Another time, we took a small herd up into a nearby canyon. This one had a bull with it. With dogs helping, we moved the cattle across the fields, me feeling slightly intimidated by the bull, behind whose ponderous rear end I rode.
The buckskin gelding I rode wasn’t intimidated. Periodically, it extended its neck and bit the bull on the rump. The bull skittered forward. Meanwhile, the dogs milled around the herd, nipping at heels and biting legs, generally lording it over the cattle. From time to time, the dogs turned to look anxiously into their masters’ faces, watching for cues, listening for praise. They respected the horses because people rode them. In this community of life, a clear hierarchy emerged to my view, one where cattle occupied the bottom rung and the ranchers the top. Even that little foal had seemed to understand that small and new as it was it stood a little higher than the cattle.

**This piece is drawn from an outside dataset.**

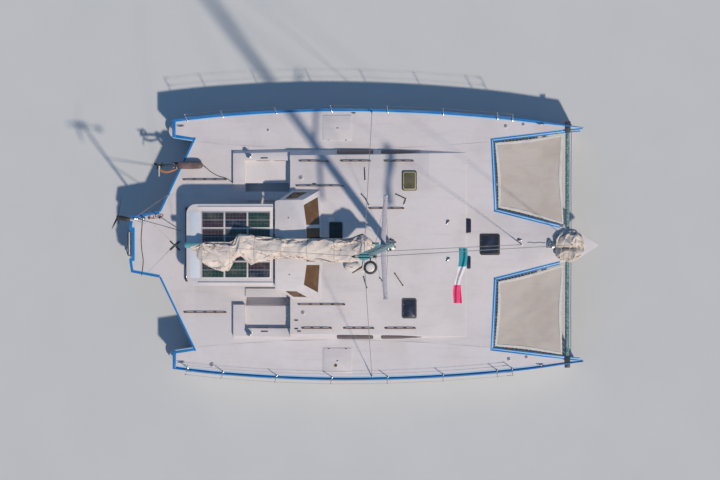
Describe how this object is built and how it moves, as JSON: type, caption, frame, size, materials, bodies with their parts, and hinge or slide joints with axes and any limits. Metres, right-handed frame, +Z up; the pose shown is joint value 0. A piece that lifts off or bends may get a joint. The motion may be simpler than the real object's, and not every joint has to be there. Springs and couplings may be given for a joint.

While this barnyard caste system is in some ways inherent in the ancient history and natures of these animals, each of which have competed against the others over millenia for territory, food, and continuation of life, I think it wouldn’t exist to this degree, with cattle suffering as they do the arrogance of other animals’ supremacy, if human beings hadn’t through intention and choice brought these creatures together in such tightly controlled social stratification.
Right now, my concern is to stay out of the young man’s way, so I move out of his range of activity and minimize my presence. We pass each other without a word, he on one side of the creek up in the p-j, I on the other. I have no wish to holler across to him, and he makes no inquiry about my being there. Like hikers and ATV riders, hikers and cattlemen have few words for each other. Had I been on his side of the creek, I’d have spoken, but trying to make myself understood in an echoing shout? Silence seemed the better option.
As I walk further north, however, I hear him whooping at the cattle: “Hey-yey, hey-yey, hey-yey, hey-yey, hey-yey, hep, hep, hep!” Echoes fly loose, multiplying his notes and occasional sharp whistles. I backtrack to listen more closely. The canyon fills with this one voice, brims with it. Its masculine quality stands out clearly, distinguishable in echoes. In spite of its abrasion of the birdsong and overall quiet, I think, “That’s a beautiful and interesting noise.” It reminds me of a male coyote’s call, which I’ve heard, a long wolf-like sound that halves the silence.
But having already begun over the last few years questioning my reasons for eating meat, recent experiences have cinched it: my days of eating beef are more or less over. Ecologically, aesthetically, teleologically, the raising of cattle for human food is a disaster. If I came across such messiness in language, my mind would reject it in distaste. As I leave the canyon, stepping over cow pies, picking my way over rough-up ground, I think: There’s nothing here for me anymore.